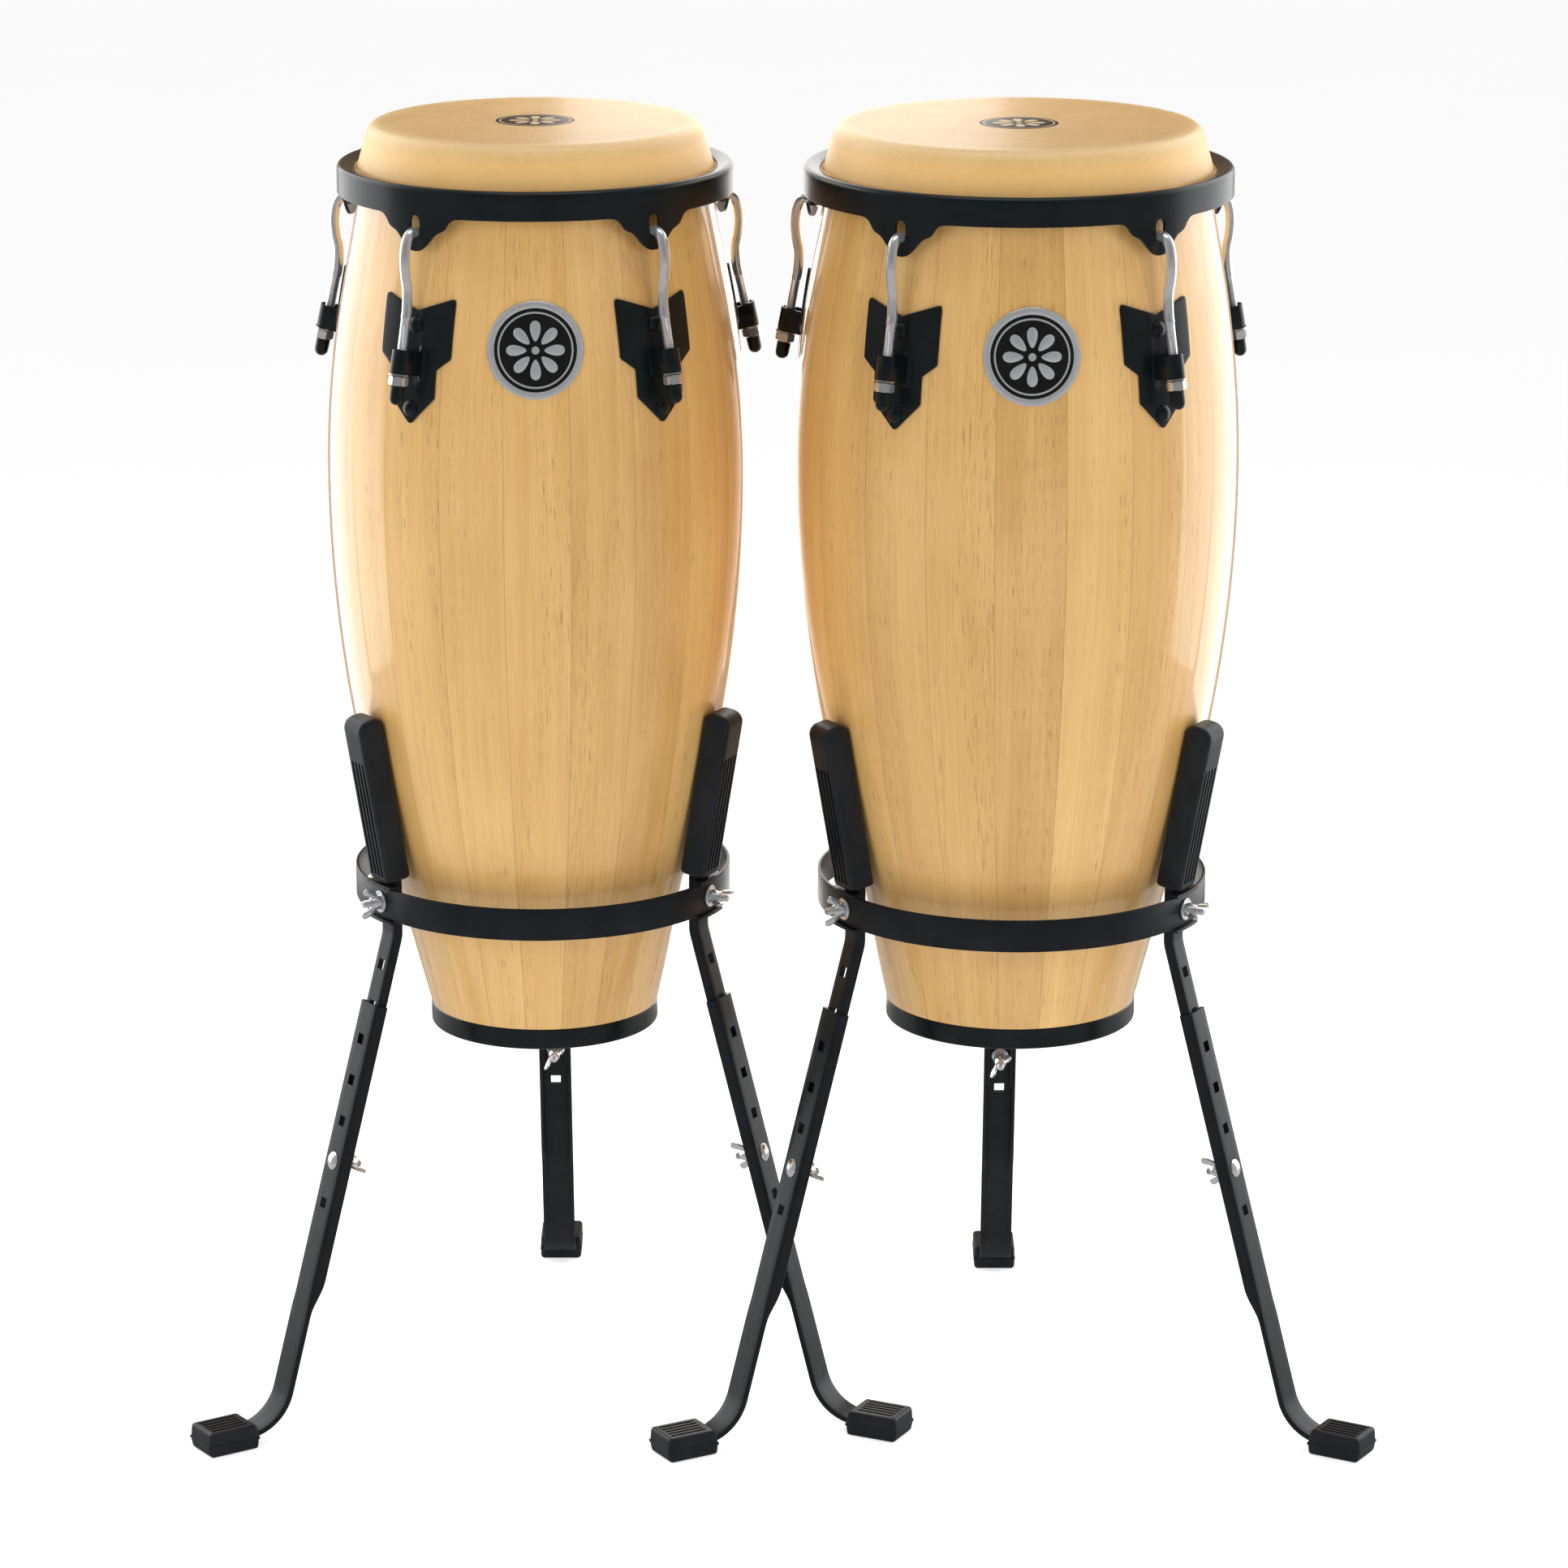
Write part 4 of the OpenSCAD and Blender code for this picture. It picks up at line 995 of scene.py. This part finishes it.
def build_nuts_and_caps(d):
    for k, m in enumerate(at_lugs(d), 1):
        Piece().add(hex_nut(13, 7, 9.7), m @ on_rod(d, 0)).make(
            d, f"hex_nut_{k}", [CHROME], f"tuner_{k}", f"tuning_nut_{k}", "chrome", 24)
    profile = [(4.05, 0), (5.0, 0), (5.3, -0.4), (5.3, -4), (5.2, -9)]
    profile += [(5.2 * math.cos(a), -9 - 5.0 * math.sin(a)) for a in np.radians((15, 30, 45, 60, 75, 88))]
    profile += [(0.02, -14.05), (0.02, -12), (4.05, -9)]
    Piece().repeat(lathe(profile[::-1], 40), [m @ on_rod(d, -3.8) for m in at_lugs(d)]).make(
        d, "rod_caps", [PLASTIC], "rim_set", "hook_caps", "black_plastic", 45)


LUG_HALF = [(0, 0), (20.5, 21), (20.5, 42), (32, 51), (32, 93.5), (29.5, 95), (0, 85)]
LUG_RADII = [3.0, 3.0, 2.5, 3.0, 3.5, 3.0, 1.0]


def build_lugs(d):
    """Plates pressed to the shell, with a rib and a rolled loop around the hook."""
    z0 = d.top - 208
    left = [(-x, z) for x, z in LUG_HALF[-2:0:-1]]
    outline = filleted(LUG_HALF + left, LUG_RADII + LUG_RADII[-2:0:-1], 5)
    rib_x, rib_low, rib_high = 8.5, 36.0, 57.0
    near = [(rib_x + dx, y) for dx in np.linspace(-4.2, 4.2, 13)
            for y in np.arange(rib_low - 4.5, rib_high + 5, 1.5)]
    plate, faces = flat_plate(outline, 2.0, 0.55, 4.5, near)

    def rib(x, y):
        from_line = math.hypot(x - rib_x, y - min(max(y, rib_low), rib_high))
        return 1.3 / (1 + math.exp((from_line - 2.1) * 4.5))

    plate = wrap(d, [(x, y, h + rib(x, y)) for x, y, h in plate], z0, 0.15)
    low, tall, wide = 5.3, 18.0, 14.5
    z_mid = d.top - NUT_DEPTH + low + tall / 2
    depth = d.along_rod(low + tall / 2)[0] - d.r(z_mid) - 1.2
    r_out, r_in = wide / 2, wide / 2 - 2
    open_at = depth - 3
    outer, inner = arc((0, 0), r_out, 180, 360, 15), arc((0, 0), r_in, 360, 180, 15)
    flare = 2.2
    loop = [(r_out + flare, depth + 0.8), (r_out + flare, depth - 0.9), (r_out + 0.7, depth - 1.6)]
    loop = [(-x, y) for x, y in loop] + outer + loop[::-1] + [(r_in, depth + 0.5), (r_in, open_at)]
    loop += inner + [(-r_in, open_at), (-r_in, depth + 0.5)]
    loop = np.array(loop)
    e = 0.5
    rings = [(e, 0.0), (e * 0.3, e * 0.3), (0, e), (0, tall - e), (e * 0.3, tall - e * 0.3), (e, tall)]
    v = [(*q, z) for inset, z in rings for q in loop - loop_normals(loop) * inset]
    f = quads(len(rings), len(loop)) + end_caps(len(rings), len(loop))
    piece = Piece()
    for m in at_lugs(d):
        piece.add((plate, faces), m).add((v, f), m @ on_rod(d, low))
    piece.make(d, "lugs", [POWDER], "drum", "lug_plates", "black_powder_coat", 42)


def dome(dia, h, skirt=0.5):
    """Outline of a round bolt head, from the axis to its rim and back under."""
    r = (dia * dia / 4 + h * h) / (2 * h)
    a1 = math.degrees(math.asin(dia / 2 / r))
    top = [(max(r * math.sin(math.radians(a)), 0.02), h - r + r * math.cos(math.radians(a)))
           for a in np.linspace(0, a1, 10)]
    return top + [(dia / 2, -0.0), (dia / 2 - 0.3, -skirt), (0.02, -skirt)]


def build_lug_bolts(d):
    piece = Piece()
    for lug in at_lugs(d):
        for z in (d.top - 196, d.top - 134):
            m = lug @ at_surface(d, z)
            piece.add(lathe(dome(12.5, 3.2, 0.6)[::-1], 40, True), m @ move(0, 0, 2.75))
            piece.add(threaded(-STAVE_T - 7, -1.0, 6, 1.0, 14), m, 1)
            piece.add(tube([(0, 0, -1.2), (0, 0, 2.6)], 3.0, 14), m, 1)
    piece.make(d, "carriage_bolts", [POWDER, ZINC], "drum", "lug_bolts", "black_powder_coat", 45)


# ---- basket stand


def build_ring(d):
    r, z = d.ring, RING_Z
    e = 0.9
    out, back, low, high = r - e, r - RING_T + e, z + e, z + RING_H - e
    profile = arc((out, low), e, -90, 0, 3) + arc((out, high), e, 0, 90, 3)
    profile += arc((back, high), e, 90, 180, 3) + arc((back, low), e, 180, 270, 3)
    Piece().add(lathe(profile, 200), at_stand(d)).make(
        d, "hoop", [STAND_COAT], "stand", "ring", "black_powder_coat", 60)


PAD_LOW, PAD_HIGH, PAD_T, PAD_W = 437.0, 568.0, 22.0, 28.0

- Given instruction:
Return the whole listing exactly, with every line included.

- Exercise answer:
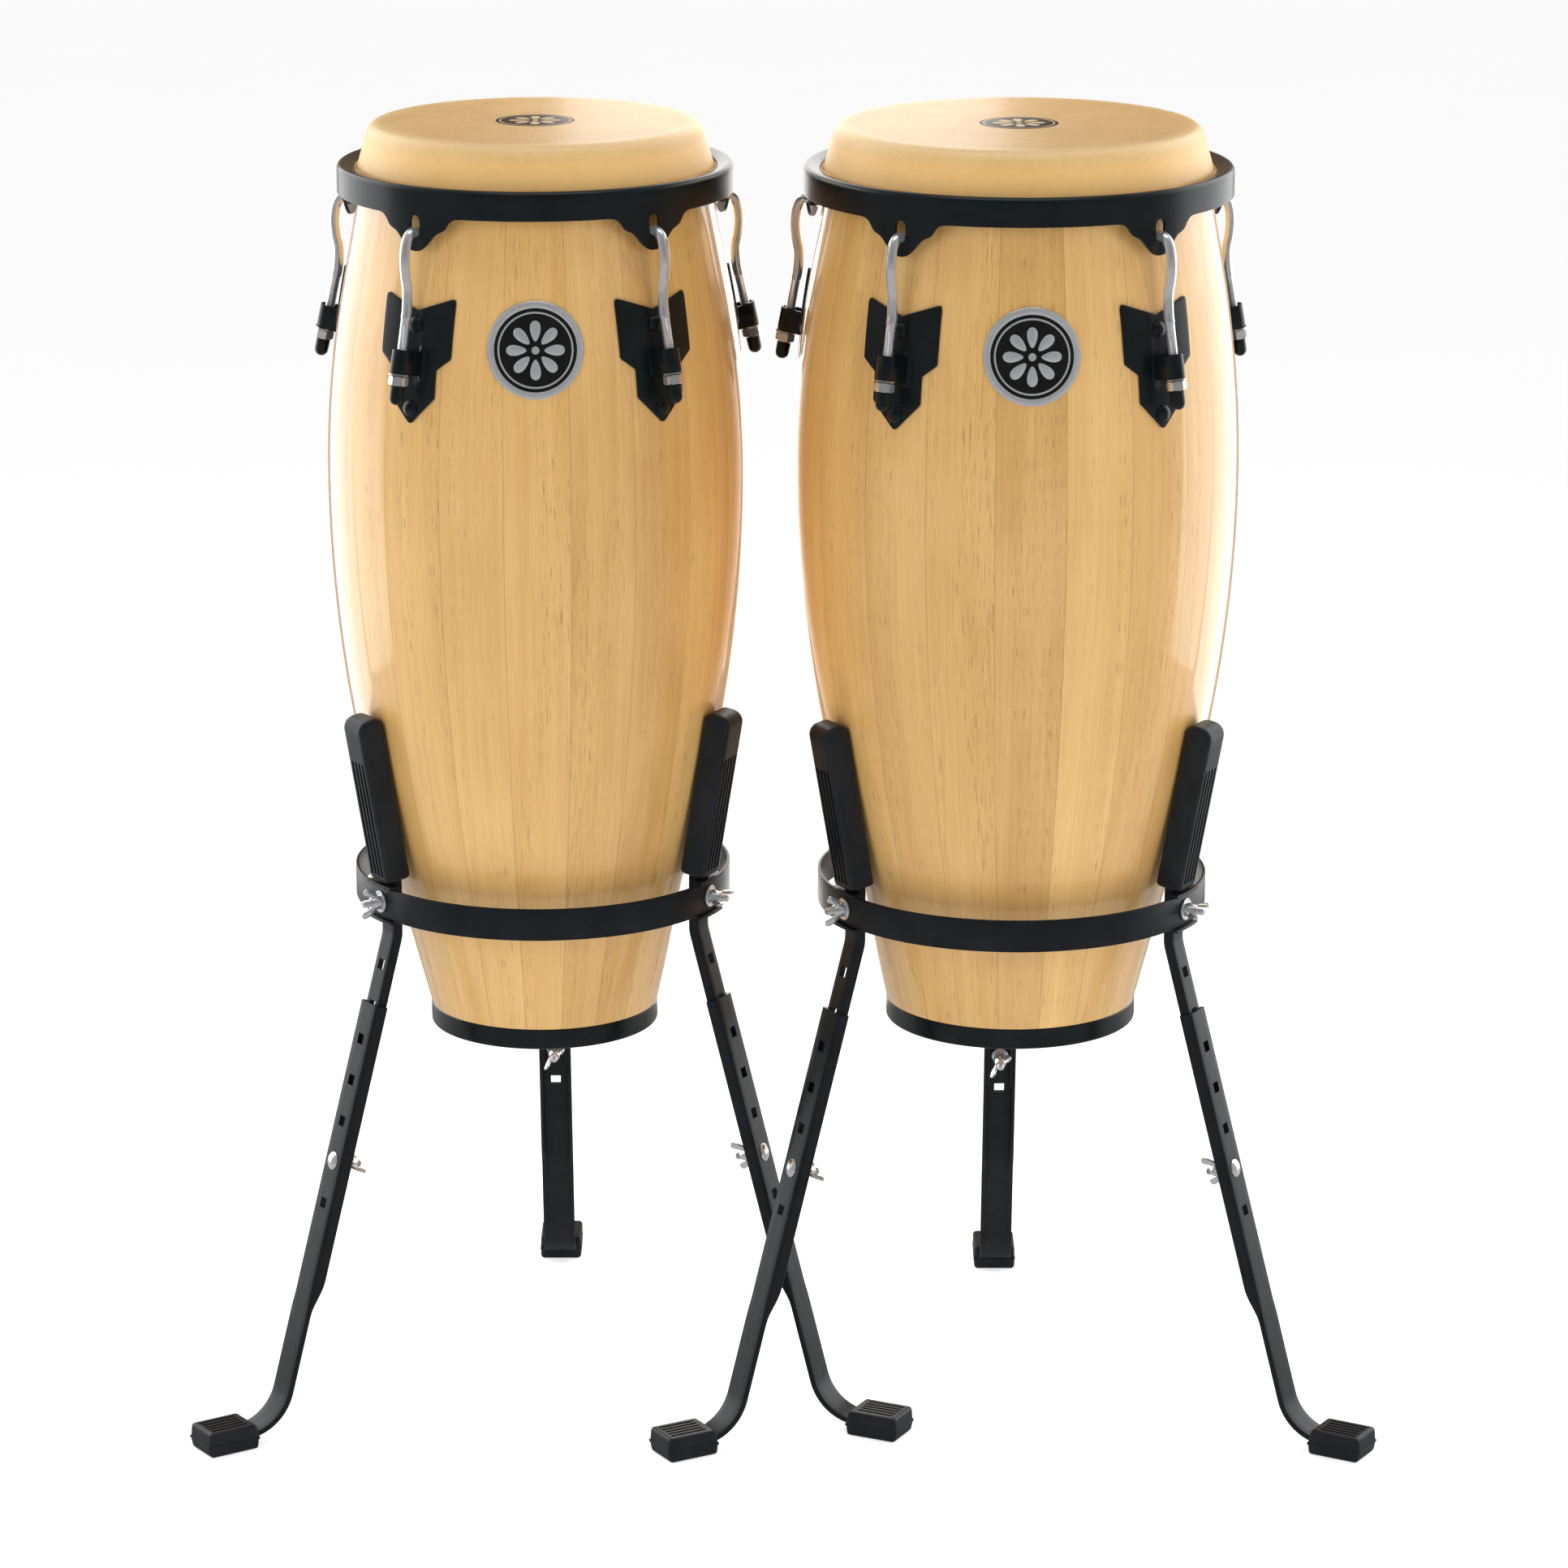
Write part 4 of the OpenSCAD and Blender code for this picture. It picks up at line 995 of scene.py. This part finishes it.
def build_nuts_and_caps(d):
    for k, m in enumerate(at_lugs(d), 1):
        Piece().add(hex_nut(13, 7, 9.7), m @ on_rod(d, 0)).make(
            d, f"hex_nut_{k}", [CHROME], f"tuner_{k}", f"tuning_nut_{k}", "chrome", 24)
    profile = [(4.05, 0), (5.0, 0), (5.3, -0.4), (5.3, -4), (5.2, -9)]
    profile += [(5.2 * math.cos(a), -9 - 5.0 * math.sin(a)) for a in np.radians((15, 30, 45, 60, 75, 88))]
    profile += [(0.02, -14.05), (0.02, -12), (4.05, -9)]
    Piece().repeat(lathe(profile[::-1], 40), [m @ on_rod(d, -3.8) for m in at_lugs(d)]).make(
        d, "rod_caps", [PLASTIC], "rim_set", "hook_caps", "black_plastic", 45)


LUG_HALF = [(0, 0), (20.5, 21), (20.5, 42), (32, 51), (32, 93.5), (29.5, 95), (0, 85)]
LUG_RADII = [3.0, 3.0, 2.5, 3.0, 3.5, 3.0, 1.0]


def build_lugs(d):
    """Plates pressed to the shell, with a rib and a rolled loop around the hook."""
    z0 = d.top - 208
    left = [(-x, z) for x, z in LUG_HALF[-2:0:-1]]
    outline = filleted(LUG_HALF + left, LUG_RADII + LUG_RADII[-2:0:-1], 5)
    rib_x, rib_low, rib_high = 8.5, 36.0, 57.0
    near = [(rib_x + dx, y) for dx in np.linspace(-4.2, 4.2, 13)
            for y in np.arange(rib_low - 4.5, rib_high + 5, 1.5)]
    plate, faces = flat_plate(outline, 2.0, 0.55, 4.5, near)

    def rib(x, y):
        from_line = math.hypot(x - rib_x, y - min(max(y, rib_low), rib_high))
        return 1.3 / (1 + math.exp((from_line - 2.1) * 4.5))

    plate = wrap(d, [(x, y, h + rib(x, y)) for x, y, h in plate], z0, 0.15)
    low, tall, wide = 5.3, 18.0, 14.5
    z_mid = d.top - NUT_DEPTH + low + tall / 2
    depth = d.along_rod(low + tall / 2)[0] - d.r(z_mid) - 1.2
    r_out, r_in = wide / 2, wide / 2 - 2
    open_at = depth - 3
    outer, inner = arc((0, 0), r_out, 180, 360, 15), arc((0, 0), r_in, 360, 180, 15)
    flare = 2.2
    loop = [(r_out + flare, depth + 0.8), (r_out + flare, depth - 0.9), (r_out + 0.7, depth - 1.6)]
    loop = [(-x, y) for x, y in loop] + outer + loop[::-1] + [(r_in, depth + 0.5), (r_in, open_at)]
    loop += inner + [(-r_in, open_at), (-r_in, depth + 0.5)]
    loop = np.array(loop)
    e = 0.5
    rings = [(e, 0.0), (e * 0.3, e * 0.3), (0, e), (0, tall - e), (e * 0.3, tall - e * 0.3), (e, tall)]
    v = [(*q, z) for inset, z in rings for q in loop - loop_normals(loop) * inset]
    f = quads(len(rings), len(loop)) + end_caps(len(rings), len(loop))
    piece = Piece()
    for m in at_lugs(d):
        piece.add((plate, faces), m).add((v, f), m @ on_rod(d, low))
    piece.make(d, "lugs", [POWDER], "drum", "lug_plates", "black_powder_coat", 42)


def dome(dia, h, skirt=0.5):
    """Outline of a round bolt head, from the axis to its rim and back under."""
    r = (dia * dia / 4 + h * h) / (2 * h)
    a1 = math.degrees(math.asin(dia / 2 / r))
    top = [(max(r * math.sin(math.radians(a)), 0.02), h - r + r * math.cos(math.radians(a)))
           for a in np.linspace(0, a1, 10)]
    return top + [(dia / 2, -0.0), (dia / 2 - 0.3, -skirt), (0.02, -skirt)]


def build_lug_bolts(d):
    piece = Piece()
    for lug in at_lugs(d):
        for z in (d.top - 196, d.top - 134):
            m = lug @ at_surface(d, z)
            piece.add(lathe(dome(12.5, 3.2, 0.6)[::-1], 40, True), m @ move(0, 0, 2.75))
            piece.add(threaded(-STAVE_T - 7, -1.0, 6, 1.0, 14), m, 1)
            piece.add(tube([(0, 0, -1.2), (0, 0, 2.6)], 3.0, 14), m, 1)
    piece.make(d, "carriage_bolts", [POWDER, ZINC], "drum", "lug_bolts", "black_powder_coat", 45)


# ---- basket stand


def build_ring(d):
    r, z = d.ring, RING_Z
    e = 0.9
    out, back, low, high = r - e, r - RING_T + e, z + e, z + RING_H - e
    profile = arc((out, low), e, -90, 0, 3) + arc((out, high), e, 0, 90, 3)
    profile += arc((back, high), e, 90, 180, 3) + arc((back, low), e, 180, 270, 3)
    Piece().add(lathe(profile, 200), at_stand(d)).make(
        d, "hoop", [STAND_COAT], "stand", "ring", "black_powder_coat", 60)


PAD_LOW, PAD_HIGH, PAD_T, PAD_W = 437.0, 568.0, 22.0, 28.0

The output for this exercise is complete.